The Service’s decision, which is effective June 15, designates fishers in the southern Sierra Nevada Mountains in California as a distinct population segment, separating it from a population in Northern California and southern Oregon, which will not be listed.
The Service first proposed listing fishers throughout Washington, Oregon and California as threatened in 2014. The agency withdrew that proposal in 2016, prompting a lawsuit by the Center for Biological Diversity.

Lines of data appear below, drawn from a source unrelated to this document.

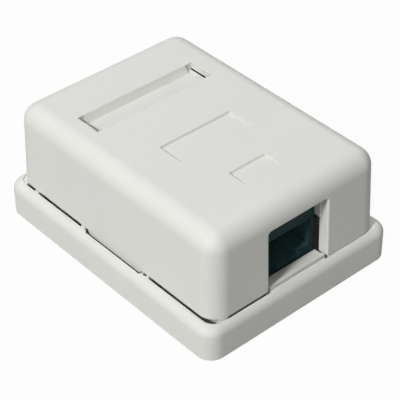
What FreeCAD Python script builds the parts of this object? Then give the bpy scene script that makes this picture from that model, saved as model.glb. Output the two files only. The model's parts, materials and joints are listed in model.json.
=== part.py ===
"""Single-port surface mount jack box, in millimetres.

A flanged base screws to the wall and holds an eight-way snap-in jack that faces +X.
A deep cover with a drafted, well rounded shell stands in a channel between the base's
outer wall and its lip, and its end window shows the jack.  The origin is the centre of
the base's underside and +Z is away from the wall.
"""
import FreeCAD, Part

import math
import os

from FreeCAD import Vector

# ---- base: tray with a channel for the cover's wall ----
base_length = 66.0
base_width = 50.4
base_corner = 3.6
flange_top = 7.7            # height of the outer wall
flange_round = 2.0          # rounding of the outer wall's top
floor_thick = 2.0
channel_corner = 2.85       # sharper than the cover's corners, so the gap widens there
side_gap = 0.3              # in plan, from the cover's long sides to the outer wall
end_gap = 0.15
lip_thick = 1.6             # upstanding lip that locates the cover
lip_rise = 3.2
lip_corner = 1.8

# ---- cover: drafted shell ----
ledge_end = 1.6             # base left bare in front of the cover's end walls, at the rim
ledge_side = 2.4
cover_slope = 0.028         # draft of every side, as a tangent
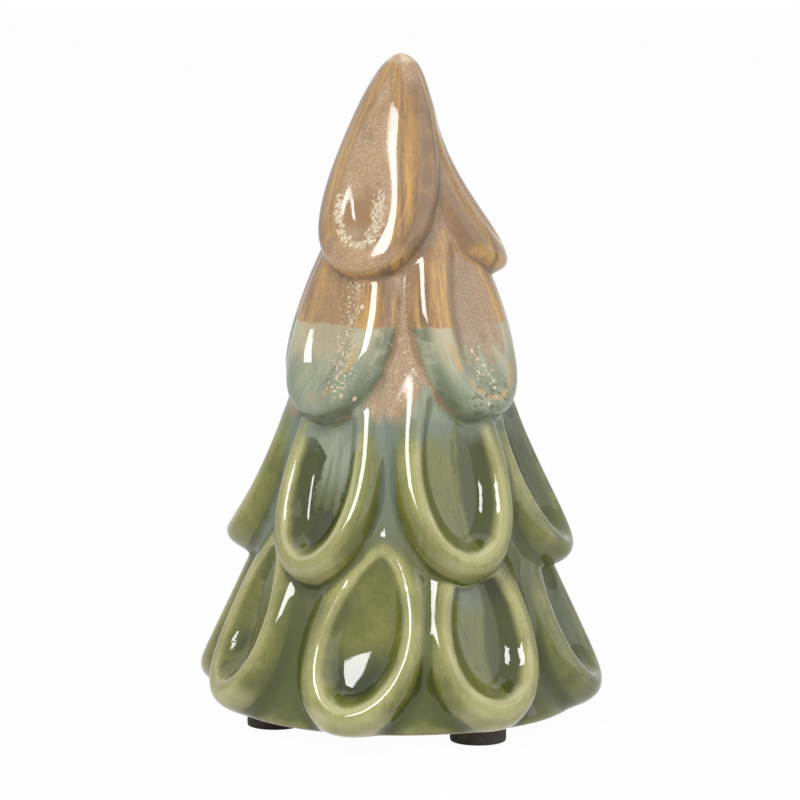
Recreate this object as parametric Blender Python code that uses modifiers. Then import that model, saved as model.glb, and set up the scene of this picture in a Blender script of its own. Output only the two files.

In accordance with the court order in that case, issued in 2018, the Service again proposed listing West Coast fishers as threatened.
This month’s final rule will instead split the fishers into two populations, and list only the southern distinct population segment under the ESA. The agency notes that it has reevaluated its approach since last year’s proposed rule based on public comments.
The Service indicated that many of these comments supported a “concept we presented in the 2014 Proposed Rule that outlined alternative DPSs based on recognizing the unique genetic characteristics within each subpopulation and allowing for separate management of these two population segments.” The agency also references existing voluntary conservation methods, which will continue.
Fishers face threats of habitat loss and fragmentation due to both high-severity wildfire and wildfire suppression, climate change, and tree mortality due to drought, disease and insects. The southern Sierra Nevada population of fishers “has recently experienced substantial loss of habitat and increase in habitat fragmentation following the 2012-2015 drought,” the Service’s listing decision says. “This period of drought and associated insect infestation, fire and tree mortality has resulted in a 39% decline in fisher foraging and denning habitat in the [population] in a period of 5 years.”
The data that the USFWS relied on in issuing this listing suggest that the southern Sierra Nevada fished population is likely to remain small or be reduced in the future, especially given that this population has the lowest average litter size for the species.